= Problem to solve =
State only the number of lines that contain the string "with".

= Given data =
□ □ □ □ □
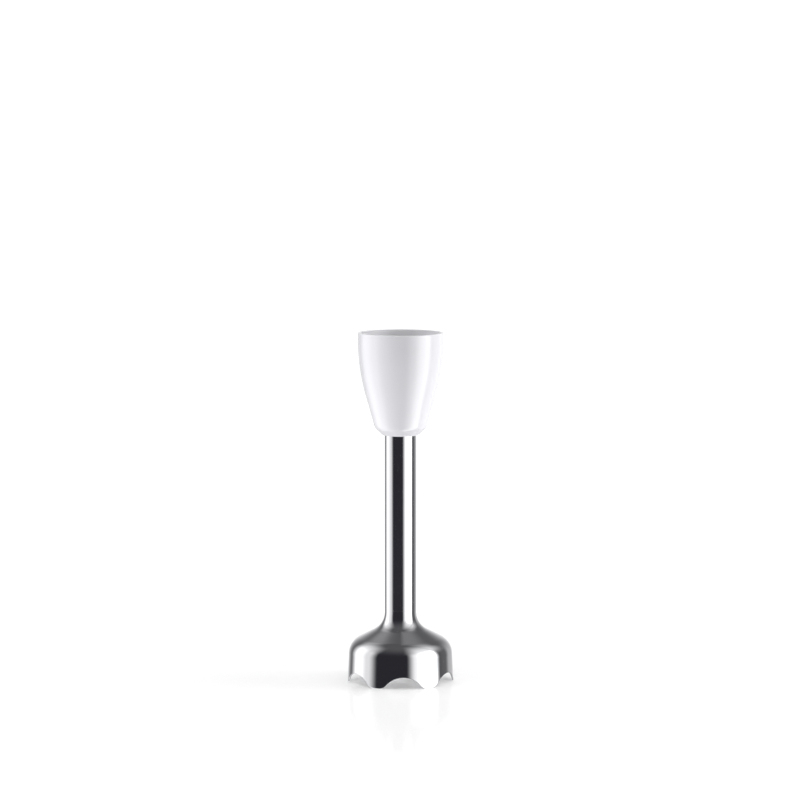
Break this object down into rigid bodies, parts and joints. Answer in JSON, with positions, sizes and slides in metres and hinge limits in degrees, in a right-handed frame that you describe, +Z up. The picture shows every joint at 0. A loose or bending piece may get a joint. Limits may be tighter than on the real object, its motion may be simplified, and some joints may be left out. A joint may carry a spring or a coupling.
{
  "type": "immersion blender blending shaft",
  "caption": "Detachable blending shaft: a white tapered coupling cup on a polished steel tube that flares into a scalloped bell over a rotating blade.",
  "frame": {"origin": "centre of the circle on which the bell's feet stand, at floor level", "axes": "+Z up along the drive shaft, from the bell to the coupling cup; +Y and -Y each point at the middle of a scallop in the bell's rim; the blade lies along X at rest"},
  "size_m": [0.065, 0.0644, 0.2145],
  "materials": {
    "cup_plastic": "white glossy moulded plastic",
    "liner_plastic": "white satin moulded plastic",
    "screw_steel": "zinc-plated steel",
    "ring_rubber": "black nitrile rubber",
    "polished_steel": "stainless steel polished bright",
    "housing_plastic": "light grey satin plastic",
    "bush_bronze": "oil-filled sintered bronze",
    "guide_plastic": "natural acetal",
    "carrier_plastic": "dark grey satin plastic",
    "seal_rubber": "brown fluoro rubber",
    "spring_steel": "bright drawn wire",
    "shaft_steel": "ground steel",
    "driver_plastic": "black glass-filled plastic",
    "washer_plastic": "natural plastic",
    "blade_steel": "stamped stainless steel with ground edges"
  },
  "bodies": {
    "shell": {"coupling_cup": "cup_plastic", "socket_liner": "liner_plastic", "socket_screws": "screw_steel", "tube_o_ring": "ring_rubber", "shaft_tube": "polished_steel", "bell": "polished_steel", "spindle_housing": "housing_plastic", "upper_bush": "bush_bronze", "shaft_guide": "guide_plastic", "lower_bearing_carrier": "carrier_plastic", "carrier_o_ring": "ring_rubber", "lower_bush": "bush_bronze", "shaft_seal": "seal_rubber", "seal_spring": "spring_steel", "seal_cap": "polished_steel", "upper_thrust_washer": "washer_plastic", "lower_thrust_washer": "washer_plastic"},
    "rotor": {"drive_shaft": "shaft_steel", "drive_coupling": "driver_plastic", "driver_pin": "spring_steel", "upper_clip": "spring_steel", "lower_clip": "spring_steel", "slinger": "washer_plastic", "blade_collar": "shaft_steel", "blade": "blade_steel", "blade_rivet": "shaft_steel"}
  },
  "joints": [
    {"name": "drive_spin", "type": "hinge", "parent": "shell", "child": "rotor", "pos_m": [0, 0, 0.1], "axis": [0, 0, 1], "continuous": true}
  ]
}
□ □ □ □ □
= Exercise solution =
2